Andy please qualify your wind turbines and birds thing – in its current form it's liable to leave people to easily dismissing the impact of wind turbines on birds. My academic background is in ecology and your chart seriously oversimplifies the situation.

The core problem is you're treating birds as a fungible population, almost as if all birds are part of one big species, so all we need to know is what kills the most overall and focus on that.

But of course, birds aren't all one big species. Wind turbines aren't a big killer of birds overall, but they can cause enormous losses to populations of particular species.

By the same logic, poaching is not a significant killer of all wild animals, but it's one of the biggest for rhinoceroses.

Here's one example of turbines be responsible for **half** the deaths recorded in a local population of eagles (WRA here is just "Wind Resource Area):

Of 61 recorded deaths of radio-tagged eagles during the four-year investigation, 33 (54%) resulted

from electrical generation or transmission. Of these, 23 (38%) were caused by wind turbine blade

strikes, and 10 (16%) by electrocutions on distribution lines, all outside the WRA. Additional

fatalities went unrecorded because turbine blade strikes destroyed the transmitter in an estimated

30% of cases. The aerial surveys showed that breeding eagles rarely entered the WRA, whereas non-

territorial eagles tended to move about freely throughout the study area, often visiting the WRA.

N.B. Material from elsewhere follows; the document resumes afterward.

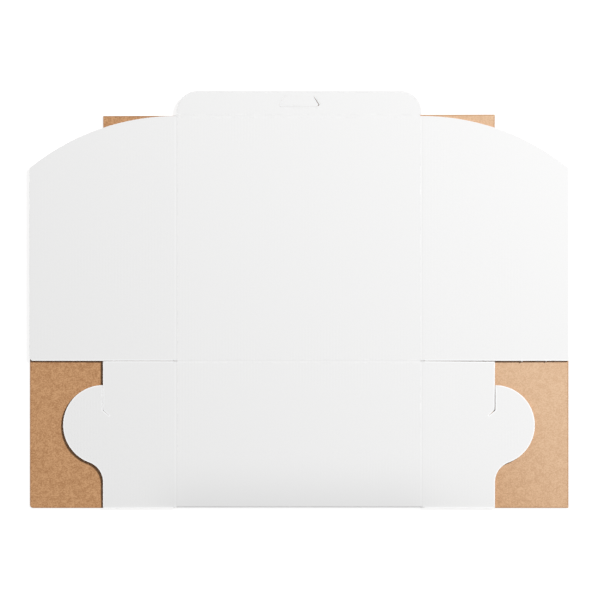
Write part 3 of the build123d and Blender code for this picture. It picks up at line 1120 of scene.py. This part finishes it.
# %% Floor
FLOOR_HALF = 4.0
FLOOR_LIFT = 0.88
FLOOR_WHITE = (0.85, 0.85, 0.85, 1)
FLOOR_SEEN = (0.26, 0.26, 0.26, 1)


def studio_floor():
    """A white floor. For rays from the camera, a mirror or glass, most of its colour is
    swapped for emission, so that it is seen as white and its shadow as a pale grey."""
    mesh = bpy.data.meshes.new("floor")
    corner_signs = [(-1, -1), (1, -1), (1, 1), (-1, 1)]
    points = [(x * FLOOR_HALF, y * FLOOR_HALF, 0) for x, y in corner_signs]
    mesh.from_pydata(points, [], [(0, 1, 2, 3)])
    material, tree, shader = new_material("white_floor", roughness=0.7, specular=0.2)
    shader.inputs["Emission Color"].default_value = (1, 1, 1, 1)
    path = tree.nodes.new("ShaderNodeLightPath")
    passed_on = calc(tree, "MAXIMUM", path.outputs["Is Glossy Ray"],
                     path.outputs["Is Transmission Ray"])
    seen = calc(tree, "MAXIMUM", path.outputs["Is Camera Ray"], passed_on)
    put(tree, shader.inputs["Base Color"], mixed(tree, seen, FLOOR_WHITE, FLOOR_SEEN))
    put(tree, shader.inputs["Emission Strength"], calc(tree, "MULTIPLY", seen, FLOOR_LIFT))
    mesh.materials.append(material)
    floor = bpy.data.objects.new("floor", mesh)
    bpy.context.scene.collection.objects.link(floor)
    return floor


print("floor:", studio_floor().name)

# %% Light
KEY_PLACE = (3.7, 2.9, 4.1)
KEY_SIZE = 1.0
KEY_POWER = 474.0
WORLD_STRENGTH = 0.212


def studio_light():
    """One square lamp that looks at the box, and an even white world."""
    lamp = bpy.data.lights.new("key", "AREA")
    lamp.shape = "SQUARE"
    lamp.size = KEY_SIZE
    lamp.energy = KEY_POWER
    key = bpy.data.objects.new("key", lamp)
    key.location = KEY_PLACE
    key.rotation_euler = (-key.location).to_track_quat("-Z", "Y").to_euler()
    bpy.context.scene.collection.objects.link(key)
    world = bpy.data.worlds.new("studio")
    world.use_nodes = True
    backdrop = world.node_tree.nodes["Background"]
    backdrop.inputs["Color"].default_value = (1, 1, 1, 1)
    backdrop.inputs["Strength"].default_value = WORLD_STRENGTH
    bpy.context.scene.world = world
    bpy.context.scene.view_settings.view_transform = "Standard"


studio_light()
print(f"key lamp {math.dist((0, 0, 0), KEY_PLACE):.1f} m away")

# %% Camera
PIXEL = 1.0415 * MM
IMAGE = 600
FOLD_ROW = 508
SENSOR = 36.0
CAMERA_HEIGHT = 3.0


def camera_above():
    """A camera that looks straight down. Its lens makes one pixel of a 600 pixel picture
    PIXEL wide on the white face, and its place puts the fold on its row."""
    lens = bpy.data.cameras.new("camera")
    lens.sensor_width = SENSOR
    lens.lens = SENSOR * (CAMERA_HEIGHT - WHITE_Z) / (IMAGE * PIXEL)
    camera = bpy.data.objects.new("camera", lens)
    camera.location = (PIXEL, FOLD_Y + (FOLD_ROW - IMAGE / 2) * PIXEL, CAMERA_HEIGHT)
    bpy.context.scene.collection.objects.link(camera)
    bpy.context.scene.camera = camera
    return camera


print(f"lens {camera_above().data.lens:.1f} mm")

https://docs.nrel.gov/docs/fy99osti/26092.pdf

It's not just deaths, either. You can harm birds with slower life history strategies (eg birds of prey that have few young and take longer to mature) with turbines. See here this example with white-tailed eagles:

https://www.sciencedirect.com/science/article/abs/pii/S0006320711003818

Of course the next move in the argument is, well of course, wind turbines are net positive for the environment, suck it up, shut up and multiply etc etc.

But this would again oversimplify. First, large birds of prey are frequently keystone species. One lost sparrow is very different to one lost raptor. The impacts of raptor deaths on populations of their prey can be huge and greatly influence foodwebs beneath them. It's not just hopeless sentimentality by clueless hippies; a distorted ecosystem is now a significant consequence for wind turbine construction and one that, even if overridden, needs to be given due weight.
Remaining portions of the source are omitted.